### DATASET CONTENT
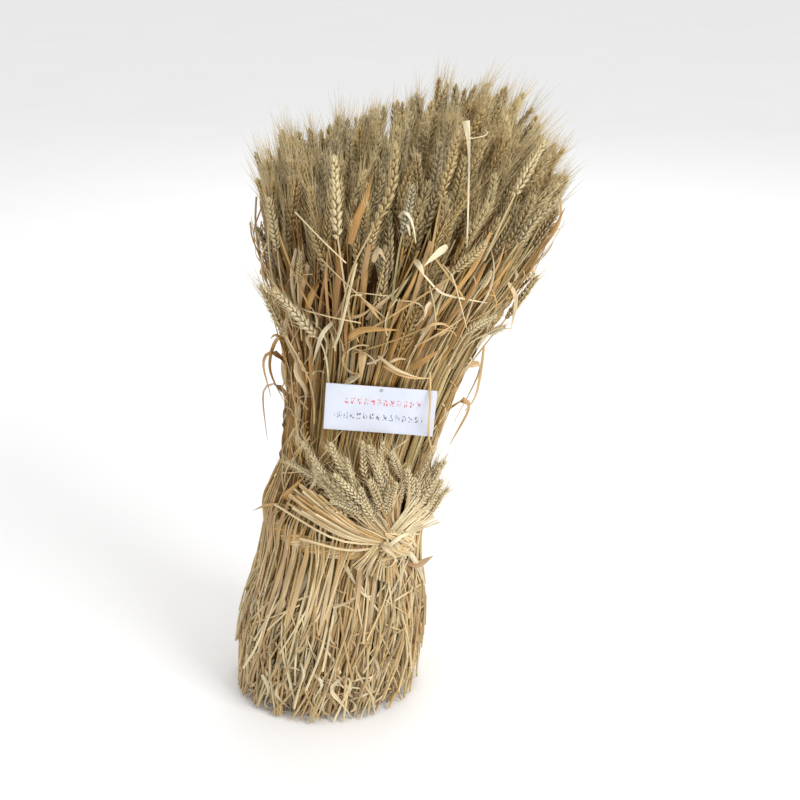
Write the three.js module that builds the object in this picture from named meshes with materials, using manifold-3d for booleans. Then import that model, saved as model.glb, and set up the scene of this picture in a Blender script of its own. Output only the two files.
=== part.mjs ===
// A sheaf of dried wheat standing on its cut ends, in millimetres, +Z up, origin on the floor at
// the middle of the cut ends. Handfuls of stalks, each with its ears, are bound at the waist by a
// band twisted from wheat stalks. The band's own ears fan up from its knot and its cut ends stick
// out to the left. A blank card is pinned to the front. The front of the sheaf faces -Y.
import * as THREE from "three";
import { mergeVertices } from "three/addons/utils/BufferGeometryUtils.js";
import Module from "manifold-3d";

const wasm = await Module();
wasm.setup();

// ---- Driving dimensions ----

// The sheaf's outline: at each height, the middle of the section, its half width and its turn.
// Above 680 the stalks go on spreading, and each ends where it reaches the outside of the head.
const OUTLINE = [
  { z: 0, middle: -7, halfWidth: 128, turn: -12 },
  { z: 130, middle: 7, halfWidth: 132, turn: -6 },
  { z: 256, middle: 21, halfWidth: 107, turn: 0 },
  { z: 316, middle: 29, halfWidth: 105, turn: 0 },
  { z: 400, middle: 49, halfWidth: 107, turn: 1 },
  { z: 540, middle: 77, halfWidth: 131, turn: 3 },
  { z: 680, middle: 107, halfWidth: 188, turn: 5 },
  { z: 800, middle: 132, halfWidth: 236, turn: 6 },
  { z: 920, middle: 157, halfWidth: 285, turn: 6 },
];
const DEPTH_SHARE = 0.9; // the sheaf is a little flatter front to back

// The handfuls fill the section in rings. Distances from its middle are shares of its radius.
const HANDFUL_GAP = 0.0085;
const OUTER_COUNT = 12;
const INNER_COUNT = 6;
const OUTER_FROM = 0.62;
const CENTRE_TO = 0.21;
const CARD_LEVELS = [400, 541]; // the card leans on the straws at these two heights
const CORE_LEVELS = [0, 110, 200, 256, 316, 400, 530, 622];
const INNER_LEVELS = [...CORE_LEVELS, 680];
const RIDGES = 6; // straws raised on the outside of each outer handful
const RIDGE_DEPTH = 0.075;
const RIDGE_SPREAD = 0.025; // how much lower some ridges are than others
const RIDGE_END = { up: 34, spread: 20 }; // how far a ridge's top stands above the packed core
const TOOTH = 20; // how far the straws' cut ends stand below the packed core

// Where the stalks with ears stand in a handful: degrees from its middle, and share of the radius.
const OUTER_STALKS = [[-10, 0.93], [0, 0.96], [10, 0.93], [-7.5, 0.76], [7.5, 0.76]];
const INNER_STALKS = [[-20, 0.52], [0, 0.53], [20, 0.52], [-14, 0.34], [14, 0.34]];
const CENTRE_STALKS = [[30, 0.11], [150, 0.11], [270, 0.11]];
const STRAYS = [-9.5, 0, 9.5]; // straws that have come away from an outer handful
const STRAY = { from: 236, share: 0.93, bendAt: 130, foot: 6, out: 9 };

const STEM_RADIUS = 2.3;
const STEM_FROM = 560; // inside the packed core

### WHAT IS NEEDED
Restate the data above word for word.

### EXERCISE SOLUTION
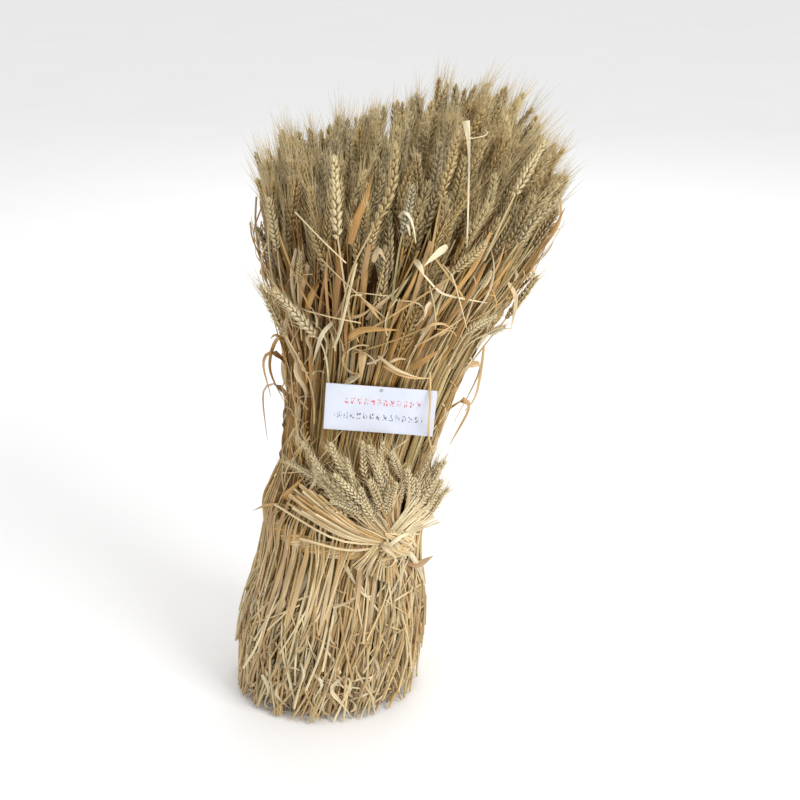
Write the three.js module that builds the object in this picture from named meshes with materials, using manifold-3d for booleans. Then import that model, saved as model.glb, and set up the scene of this picture in a Blender script of its own. Output only the two files.
=== part.mjs ===
// A sheaf of dried wheat standing on its cut ends, in millimetres, +Z up, origin on the floor at
// the middle of the cut ends. Handfuls of stalks, each with its ears, are bound at the waist by a
// band twisted from wheat stalks. The band's own ears fan up from its knot and its cut ends stick
// out to the left. A blank card is pinned to the front. The front of the sheaf faces -Y.
import * as THREE from "three";
import { mergeVertices } from "three/addons/utils/BufferGeometryUtils.js";
import Module from "manifold-3d";

const wasm = await Module();
wasm.setup();

// ---- Driving dimensions ----

// The sheaf's outline: at each height, the middle of the section, its half width and its turn.
// Above 680 the stalks go on spreading, and each ends where it reaches the outside of the head.
const OUTLINE = [
  { z: 0, middle: -7, halfWidth: 128, turn: -12 },
  { z: 130, middle: 7, halfWidth: 132, turn: -6 },
  { z: 256, middle: 21, halfWidth: 107, turn: 0 },
  { z: 316, middle: 29, halfWidth: 105, turn: 0 },
  { z: 400, middle: 49, halfWidth: 107, turn: 1 },
  { z: 540, middle: 77, halfWidth: 131, turn: 3 },
  { z: 680, middle: 107, halfWidth: 188, turn: 5 },
  { z: 800, middle: 132, halfWidth: 236, turn: 6 },
  { z: 920, middle: 157, halfWidth: 285, turn: 6 },
];
const DEPTH_SHARE = 0.9; // the sheaf is a little flatter front to back

// The handfuls fill the section in rings. Distances from its middle are shares of its radius.
const HANDFUL_GAP = 0.0085;
const OUTER_COUNT = 12;
const INNER_COUNT = 6;
const OUTER_FROM = 0.62;
const CENTRE_TO = 0.21;
const CARD_LEVELS = [400, 541]; // the card leans on the straws at these two heights
const CORE_LEVELS = [0, 110, 200, 256, 316, 400, 530, 622];
const INNER_LEVELS = [...CORE_LEVELS, 680];
const RIDGES = 6; // straws raised on the outside of each outer handful
const RIDGE_DEPTH = 0.075;
const RIDGE_SPREAD = 0.025; // how much lower some ridges are than others
const RIDGE_END = { up: 34, spread: 20 }; // how far a ridge's top stands above the packed core
const TOOTH = 20; // how far the straws' cut ends stand below the packed core

// Where the stalks with ears stand in a handful: degrees from its middle, and share of the radius.
const OUTER_STALKS = [[-10, 0.93], [0, 0.96], [10, 0.93], [-7.5, 0.76], [7.5, 0.76]];
const INNER_STALKS = [[-20, 0.52], [0, 0.53], [20, 0.52], [-14, 0.34], [14, 0.34]];
const CENTRE_STALKS = [[30, 0.11], [150, 0.11], [270, 0.11]];
const STRAYS = [-9.5, 0, 9.5]; // straws that have come away from an outer handful
const STRAY = { from: 236, share: 0.93, bendAt: 130, foot: 6, out: 9 };

const STEM_RADIUS = 2.3;
const STEM_FROM = 560; // inside the packed core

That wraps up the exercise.